As Ghana re-enters the domestic bond market after years of a break, banking and corporate governance expert Dr. Richmond Atuahene is urging caution, warning that without strict safeguards, the move could drag the country back into a debt overhang.
In a detailed policy review copied to The High Street Journal, he outlines nine practical strategies the government must adopt to avoid repeating past mistakes and ensure long-term debt sustainability.
1. Keep Debt Within Safe Limits
He highly recommends that the government must strictly stick to the IMF targets of keeping debt below 55% of GDP by 2028, and avoid piling on new debt that could worsen sustainability risks.
2. Boost Domestic Revenue Aggressively
The banking consultant maintains that the solution starts at home. Ghana must collect more taxes efficiently, especially from property owners, large companies, high-income earners, and the informal sector.
He adds that digital tools like property tax platforms can significantly increase revenue and reduce reliance on borrowing.
3. Enforce Fiscal Discipline and Cut Waste
Spending must be tightly controlled. Dr. Atuahene calls for strict limits on government expenditure, ending off-budget spending, and ensuring every cedi spent delivers value.
This includes reforming state-owned enterprises and avoiding unnecessary bailouts.
4. Rebuild Investor Confidence
After the debt restructuring, trust is fragile. He recommends that the government honour commitments timeously and strengthen governance.
Dr. Atuahene further indicates that the authorities should deploy tools like the Sinking Fund to assure investors, since confidence is key to borrowing at lower cost.
5. Anchor Fiscal Policy with Clear Rules
Ghana needs strong fiscal rules such as debt caps and primary surplus targets to prevent reckless borrowing, especially during election cycles.
6. Reform the Mining Sector for More Revenue
Despite Ghana’s rich mineral resources, he argues that revenue remains low. He therefore recommends that the government review tax exemptions and incentives, renegotiate mining agreements, and increase state participation.
This, he believes, could unlock significant revenue without borrowing.
7. Communicate Transparently with Investors
Clear and honest communication, he says, is critical. He insists that the government must share timely data on debt and finances, engage banks, pension funds, and investors openly.
For him, transparency builds trust and prevents market panic.
8. Strengthen the Domestic Capital Market
To reduce reliance on foreign investors, Ghana, he proposes, should grow the local investor base, encourage retail participation, and improve market liquidity.
This creates a more stable and resilient borrowing environment.

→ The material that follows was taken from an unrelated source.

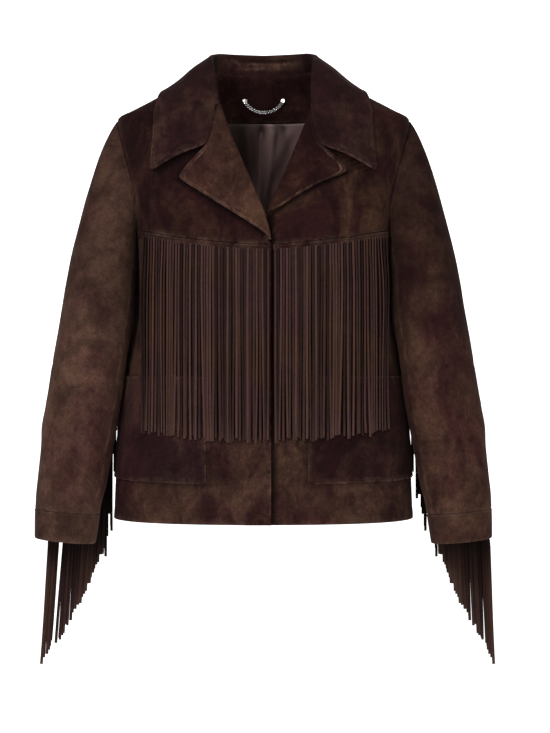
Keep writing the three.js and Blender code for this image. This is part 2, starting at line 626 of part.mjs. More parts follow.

9. Fight Corruption Ruthlessly
Dr. Atuahene stresses that corruption remains a major drain on public finances. He calls for stronger anti-corruption laws and the strengthening of independent institutions like the Office of the Special Prosecutor.
He further calls for harsh penalties for offenders, as reducing corruption will improve revenue and reduce unnecessary borrowing.
The Bottomline
Dr. Atuahene argues that Ghana’s return to the bond market is not the problem itself; however, how it manages that return will determine whether the country escapes or re-enters a debt trap.
Without discipline, transparency, and reform, today’s recovery could quickly become tomorrow’s crisis.